Any new hypothesis or treatment in medicine should have a solid, logical, and explainable biophysiological basis. Any diagnostic test in relation to a new hypothesis and/or treatment should be evaluated for flaws and bias before it is ever applied.
At issue are the following: Is a test operator dependent? Was a gold standard used? Was the cutoff for sensitivity and specificity appropriate? What are the positive and negative likelihood ratios? Is the test appropriate for a specific population? But many more criteria need to be assessed, such as selection bias and sample size . None of these was considered for the Zamboni criteria for ultrasound color Doppler imaging.
Single-center experiences can be the start of a new intervention, but independent confirmation by at least one other independent source is mandatory.
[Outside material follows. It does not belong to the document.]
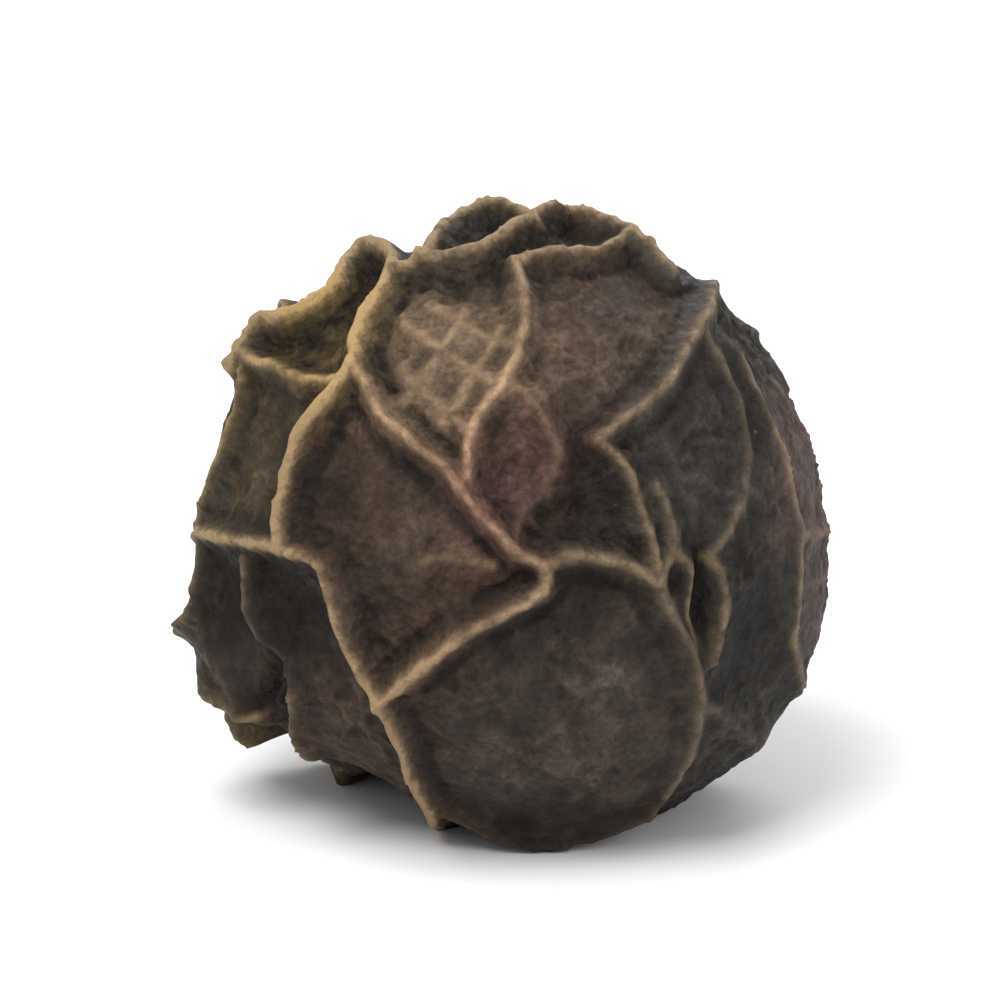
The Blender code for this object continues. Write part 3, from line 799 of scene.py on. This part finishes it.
below = np.arccos(np.clip(-directions[:, 2], -1, 1))
relief *= 1 - CALM_SHARE * bell(below, CALM_ANGLE)
radii = even_radii + relief
for facing in KNOTS_FACE:
    knot = np.array((
        math.sin(KNOT_LEAN) * math.cos(facing),
        math.sin(KNOT_LEAN) * math.sin(facing),
        -math.cos(KNOT_LEAN),
    ))
    missing = REST_UNDER_MIDDLE / math.cos(KNOT_LEAN) - radii[(directions @ knot).argmax()]
    radii += missing * bump(directions, knot, KNOT_HALF_WIDTH)
points = directions * radii[:, None]
points[:, 2] = np.maximum(points[:, 2], -REST_UNDER_MIDDLE)
lowest, highest = points.min(axis=0), points.max(axis=0)
points = (points - lowest) / (highest - lowest) * size + np.array(low)
for vertex, place in zip(skin.verts, points):
    vertex.co = place
print("the skin measures", ((points.max(axis=0) - points.min(axis=0)) / MM).round(2), "mm")

# %% [markdown]
# ## Tints of the dried skin
#
# Sun drying turns the green skin brown to nearly black, but never evenly. The tints are written
# as they would be picked on a screen, in sRGB, and one function turns them into the linear
# values that the shader works in.

# %% Tints
def linear(hex_colour):
    """The linear red, green and blue of an sRGB colour such as "5a4636"."""
    parts = [int(hex_colour[i:i + 2], 16) / 255 for i in (0, 2, 4)]
    return [part / 12.92 if part <= 0.04045 else ((part + 0.055) / 1.055) ** 2.4 for part in parts]


TINTS = {
    "slate": "292521",
    "umber": "402f23",
    "taupe": "66523f",
    "plum": "6b423e",
    "rosy": "4a3934",
    "char": "2c251d",
    "russet": "453428",
    "olive": "41331a",
    "gold": "5d4a20",
    "dun": "392f27",
}

tint = nearness @ np.array([linear(TINTS[name]) for name in cell_tints])
print("the average tint in linear values is", tint.mean(axis=0).round(3))

# %% [markdown]
# ## Stains and painted shade
#
# Some places dried nearly black, whatever their cell. Others get painted shade, darkened where
# shade falls: the bottom of a hollow, the ring round a bulging cell, the lower edge and the right
# side. They are laid one by one, like the net. Besides, the skin is painted darker towards the
# bottom, as shade on the underside.

# %% Lay the stains
# Each stain or patch of painted shade: where its middle lies across and up, how far it reaches
# across and up, all in millimetres as seen, and how dark it is.
STAINS_AND_SHADE = (
    (0.50, -0.66, 0.50, 0.22, 0.75),
    (1.12, -1.00, 0.16, 0.55, 0.6),
    (0.00, -1.10, 0.20, 0.50, 0.35),
    (0.35, -2.32, 1.10, 0.42, 1.0),
    (1.72, -0.72, 0.45, 0.60, 0.75),
    (0.60, 0.28, 0.28, 0.28, 0.45),
    (-0.02, 0.12, 0.16, 0.20, 0.5),
    (-0.62, 0.10, 0.16, 0.40, 0.35),
    (-1.38, 0.35, 0.16, 0.45, 0.7),
    (-0.80, -0.60, 0.45, 0.28, 0.45),
    (-2.10, -0.50, 0.42, 0.50, 0.95),
    (-1.95, -1.32, 0.16, 0.28, 0.9),
    (-0.90, 1.22, 0.12, 0.20, 0.6),
    (2.35, -0.75, 0.20, 0.60, 0.3),
    (1.85, 1.45, 0.30, 0.50, 0.35),
    (-0.20, 2.18, 0.20, 0.12, 0.8),
)
DARK_PATCH_EDGE = 0.25 * MM
DARK_PATCH_EDGE_LENGTH = 0.4 * MM
DARK_PATCHES_FADE_BEHIND = (-0.4, 0.1)
# The underside is painted darker towards the bottom, as painted shade: how dark, and how far up it
# reaches.
UNDERSIDE_SHADE = 0.55
UNDERSIDE_SHADE_REACH = 1.2 * MM

in_front = smooth_step(directions @ seen_direction(0, 0), *DARK_PATCHES_FADE_BEHIND)
ragged = directions * RADIUS + DARK_PATCH_EDGE * bending(directions * RADIUS, DARK_PATCH_EDGE_LENGTH)
up_axis = np.array((0, math.sin(VIEW_TILT), math.cos(VIEW_TILT)))
seen_across = ragged[:, 0] * SEEN_HALF_WIDTH / RADIUS
seen_up = ragged @ up_axis * SEEN_HALF_HEIGHT / RADIUS
stain_and_shade_mask = np.zeros(len(directions))
for across, up, reach_across, reach_up, darkness in STAINS_AND_SHADE:
    away = np.hypot((seen_across / MM - across) / reach_across, (seen_up / MM - up) / reach_up)
    stain_and_shade_mask = np.maximum(stain_and_shade_mask, darkness * in_front * bell(away, 1.0))
# Painted shade on the underside: darker towards the bottom of the berry.
above_underside = (points[:, 2] + ragged[:, 2] - directions[:, 2] * RADIUS) / UNDERSIDE_SHADE_REACH
stain_and_shade_mask = np.maximum(stain_and_shade_mask, UNDERSIDE_SHADE * (1 - smooth_step(above_underside, 0.0, 1.0)))
print("stains darken the skin by", round(100 * stain_and_shade_mask.mean()), "% on average")

# %% [markdown]
# ## What the material needs to know
#
# The shader can't tell a crest from a hollow by itself, so the mesh carries that along: each
# point stores its tint, how worn it is, how much painted shade it gets for lying deep beside a
# fold, in a cleft or on a sunk floor, how much stain and painted shade it has, and its small
# relief. Such values are called attributes, and an Attribute node reads them.

# %% Store the attributes and make the object
# Painted shade in the hollows: how dark the gutters and the sunk floors are painted.
GUTTER_SHADE = 0.9
SUNK_FLOOR_SHADE = 0.6
DEEPEST_FLOOR = 0.22 * MM

mesh = bpy.data.meshes.new("peppercorn_skin")
skin.to_mesh(mesh)
skin.free()
# Painted shade: the gutters, the dips beside the folds, the clefts and the sunk floors are darkened.
hollow_shade = GUTTER_SHADE * gutter + dip / DIP_DEPTH + cleft + SUNK_FLOOR_SHADE * sunk / DEEPEST_FLOOR
hollow_shade = np.clip(hollow_shade, 0, 1)
mesh.attributes.new("small", "FLOAT", "POINT").data.foreach_set("value", small / WRINKLE)
mesh.attributes.new("worn", "FLOAT", "POINT").data.foreach_set("value", worn)
mesh.attributes.new("hollow_shade", "FLOAT", "POINT").data.foreach_set("value", hollow_shade)
mesh.attributes.new("stain_and_shade_mask", "FLOAT", "POINT").data.foreach_set("value", stain_and_shade_mask)
rgba = np.column_stack([tint, np.ones(len(tint))])
mesh.attributes.new("tint", "FLOAT_COLOR", "POINT").data.foreach_set("color", rgba.ravel())
mesh.shade_smooth()
skin_object = bpy.data.objects.new("dried_skin", mesh)
bpy.context.scene.collection.objects.link(skin_object)
print("the mesh carries", ", ".join(attribute.name for attribute in mesh.attributes))

# %% [markdown]
# ## The material
#
# Dried fruit skin is matt, with a faint oily sheen on what stands out. Its colour starts as the
# cell's tint. Broad patches, small blotches and a fine speckle make it lighter and darker by a
# share, which keeps the tint, and painted light and shade follow the small relief. Then come the
# black stains with painted shade, painted shade in the hollows, the pale crests, and single flecks
# of dust.

# %% A helper for nodes
def add(tree, kind, inputs=(), **settings):
    """Adds a node with its settings, and fills its inputs with values or links."""
    made = tree.nodes.new(kind)
    for name, value in settings.items():
        setattr(made, name, value)
    for socket, value in dict(inputs).items():
        if isinstance(value, bpy.types.NodeSocket):
            tree.links.new(value, made.inputs[socket])
        else:
            made.inputs[socket].default_value = value
    return made


def colour(hex_colour):
    """The colour as a node's input takes it."""
    return (*linear(hex_colour), 1.0)


# %% Start the material and read the attributes
material = bpy.data.materials.new("sun_dried_pepper_skin")
material.use_nodes = True
tree = material.node_tree
shader = tree.nodes["Principled BSDF"]
where = add(tree, "ShaderNodeTexCoord").outputs["Object"]
tint_in = add(tree, "ShaderNodeAttribute", attribute_name="tint").outputs["Color"]
worn_in = add(tree, "ShaderNodeAttribute", attribute_name="worn").outputs["Fac"]
hollow_shade_in = add(tree, "ShaderNodeAttribute", attribute_name="hollow_shade").outputs["Fac"]
stain_and_shade_in = add(tree, "ShaderNodeAttribute", attribute_name="stain_and_shade_mask").outputs["Fac"]
small_in = add(tree, "ShaderNodeAttribute", attribute_name="small").outputs["Fac"]
print("the material starts with", len(tree.nodes), "nodes")

# %% Short names for what the colour needs
MOTTLE_ROUGHNESS = 0.6

# Nearly all of a noise's values lie between these two.
MOTTLE_START = 0.36
MOTTLE_END = 0.64


def mottle(size, detail, low, high, seed, start=MOTTLE_START, end=MOTTLE_END):
    """A noise of the given size in millimetres: low up to the start value, high from the end on."""
    field = add(tree, "ShaderNodeTexNoise", {
        "Vector": where, "W": seed, "Scale": 1 / (size * MM), "Detail": detail,
        "Roughness": MOTTLE_ROUGHNESS,
    }, noise_dimensions="4D").outputs["Fac"]
    return stretched(field, start, end, low, high)


def stretched(value, start, end, low, high):
    """A value mapped from its range between start and end to a range from low to high."""
    return add(tree, "ShaderNodeMapRange", {
        "Value": value, "From Min": start, "From Max": end, "To Min": low, "To Max": high,
    }).outputs["Result"]


def times(first, second):
    """Two values multiplied."""
    return add(tree, "ShaderNodeMath", {0: first, 1: second}, operation="MULTIPLY").outputs[0]


def mixed(share, first, second):
    """Two colours mixed by a share."""
    return add(tree, "ShaderNodeMix", {0: share, 6: first, 7: second}, data_type="RGBA").outputs[2]


def lit(base, factor):
    """A colour made lighter or darker by a factor."""
    return add(tree, "ShaderNodeVectorMath", {0: base, "Scale": factor}, operation="SCALE").outputs[0]


# %% [markdown]
# ## From the tint to the bare crest
#
# Each step below takes the colour of the step before and changes it in some places only. The
# skin dried unevenly, painted light and shade follow the small relief, stains and painted shade
# darken some places and the underside, painted shade darkens the hollows, rubbing bared the
# crests, and dust settled last. In nodes that is one long chain, so each link gets a name, and
# the order of the chain can be read off.

# %% Uneven colour between the folds
# Each mottle here and below: its size in millimetres, its detail, its least and its greatest
# value, a seed, and the noise values where its rise starts and ends, if not the common ones.
PATCHES = (1.0, 2, 0.8, 1.25, 1.0)
GREY_PATCHES = (0.7, 3, 0.0, 0.32, 2.0)
GREY = "3b3a36"
BLOTCHES = (0.22, 4, 0.7, 1.35, 3.0)
SPECKLE = (0.045, 3, 0.72, 1.3, 10.0)

# From which small relief to which, in heights of a wrinkle, and the factors at the two ends.
# This is painted shade where the small relief sinks and painted light where it stands out.
RELIEF_LIGHT_AND_SHADE = (-0.5, 0.9, 0.55, 1.65)

patchy = lit(tint_in, mottle(*PATCHES))
greyed = mixed(mottle(*GREY_PATCHES), patchy, colour(GREY))
blotched = lit(greyed, mottle(*BLOTCHES))
speckled = lit(blotched, mottle(*SPECKLE))
# Painted light and shade: lighter where the small relief stands out, darker where it sinks.
relief_lit_and_shaded = lit(speckled, stretched(small_in, *RELIEF_LIGHT_AND_SHADE))

# %% Stains and painted shade
STAIN_AND_SHADE_COLOUR = "0f0c09"
STAIN_AND_SHADE_MOTTLE = (0.3, 3, 0.7, 1.0, 9.0)
# Painted shade in the hollows, a near-black colour, mottled so that it isn't even.
HOLLOW_SHADE_COLOUR = "140e0a"
HOLLOW_SHADE_MOTTLE = (0.13, 3, 0.6, 1.0, 11.0)

# Stains, and painted shade on the lower edge, the right side and the underside.
stains_and_shade = mixed(times(stain_and_shade_in, mottle(*STAIN_AND_SHADE_MOTTLE)), relief_lit_and_shaded, colour(STAIN_AND_SHADE_COLOUR))
hollows_shaded = mixed(times(hollow_shade_in, mottle(*HOLLOW_SHADE_MOTTLE)), stains_and_shade, colour(HOLLOW_SHADE_COLOUR))

# %% Rubbed crests
# The wear is spotty, and comes and goes along a fold. A bared crest keeps half of its cell's tint.
WEAR_SPOTS = (0.10, 3, 0.45, 1.3, 4.0)
WEAR_STRETCHES = (0.5, 2, 0.7, 1.2, 8.0, 0.42, 0.58)
CREST_COLOUR = "b59a74"
CREST_PALER = 3.2
CREST_SHARE = 0.5

crest = mixed(CREST_SHARE, lit(tint_in, CREST_PALER), colour(CREST_COLOUR))
rubbed = times(times(worn_in, mottle(*WEAR_SPOTS)), mottle(*WEAR_STRETCHES))
crested = mixed(rubbed, hollows_shaded, crest)

# %% Flecks of dust
FLECKS = (0.045, 2, 0.0, 0.35, 5.0, 0.68, 0.74)
FLECKED_PLACES = (0.8, 3, 0.0, 1.0, 6.0, 0.5, 0.62)
DUST = "8a7a66"

dusty = mixed(times(mottle(*FLECKS), mottle(*FLECKED_PLACES)), crested, colour(DUST))
tree.links.new(dusty, shader.inputs["Base Color"])
print("the colour takes", len(tree.nodes), "nodes")

# %% [markdown]
# ## The surface up close
#
# Dried skin is uneven far below what the mesh can show. Noise makes it duller in one place than in
# the next, and a bump, which bends the light without moving the surface, gives it grain and pores.

# %% Gloss, grain and pores
SKIN_GLOSS = 0.2
SKIN_ROUGHNESS = (0.2, 3, 0.46, 0.72, 7.0)
GRAIN_SIZE = 0.05 * MM
GRAIN_DETAIL = 6.0
GRAIN_ROUGHNESS = 0.72
PORES_APART = 0.075 * MM
PORE_DEPTH = 0.026 * MM

shader.inputs["Specular IOR Level"].default_value = SKIN_GLOSS
tree.links.new(mottle(*SKIN_ROUGHNESS), shader.inputs["Roughness"])
grain = add(tree, "ShaderNodeTexNoise", {
    "Vector": where, "Scale": 1 / GRAIN_SIZE, "Detail": GRAIN_DETAIL, "Roughness": GRAIN_ROUGHNESS,
}).outputs["Fac"]
pores = add(tree, "ShaderNodeTexVoronoi", {
    "Vector": where, "Scale": 1 / PORES_APART, "Randomness": 1.0,
}).outputs["Distance"]
rough = add(tree, "ShaderNodeMath", {0: pores, 1: grain}, operation="ADD").outputs[0]
dented = add(tree, "ShaderNodeBump", {"Strength": 1.0, "Distance": PORE_DEPTH, "Height": rough})
tree.links.new(dented.outputs["Normal"], shader.inputs["Normal"])
mesh.materials.append(material)
print("with the grain it takes", len(tree.nodes))

# %% [markdown]
# ## In place of the solid
#
# The skin rides on the solid's body and stands in for it in every picture, so the solid itself
# isn't shown. The two boxes are written down to show that they are equally large.

# %% Put the skin on the berry
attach(skin_object, "root")
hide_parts("peppercorn")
Lack of randomized data years after the introduction of a new medical treatment is unacceptable. Widespread acceptance of a new technique before good scientific evidence is available is dangerous, and it also makes any randomized trial very difficult: the initiator of such trials is often accused of unethical behavior by withholding a “proven” treatment to patients who need it. Advertisement of new and unproven medical treatments through the media and the Internet can potentially result in compromised patient safety. A fast accumulation of single-center publications, which are then used as a reference source for new publications from the same groups, bears resemblance to a Ponzi scheme.
Are we going to be more alert in the future—not to be too enthusiastic about a new but still unproven treatment in interventional radiology? I hope we will. However, the need of many physicians not to withhold from their patients what seems the best treatment available is understandable. However, absence of evidence is not the same as evidence of absence.
Health care providers never considered reimbursement for the “liberation treatment”—not even in Canada, were the media pressure was high. Currently the absence of evidence is the same as the absence of reimbursement. Therefore, we should also try to introduce any new interventional radiological techniques along the lines of evidence-based medicine to guarantee proper reimbursement for our patients.
Balloon angioplasty and stenting of the jugular vein for CCSVI should have been stopped 4 years ago as a result of insufficient evidence. This would have prevented false hope from gaining ground for MS patients and their physicians.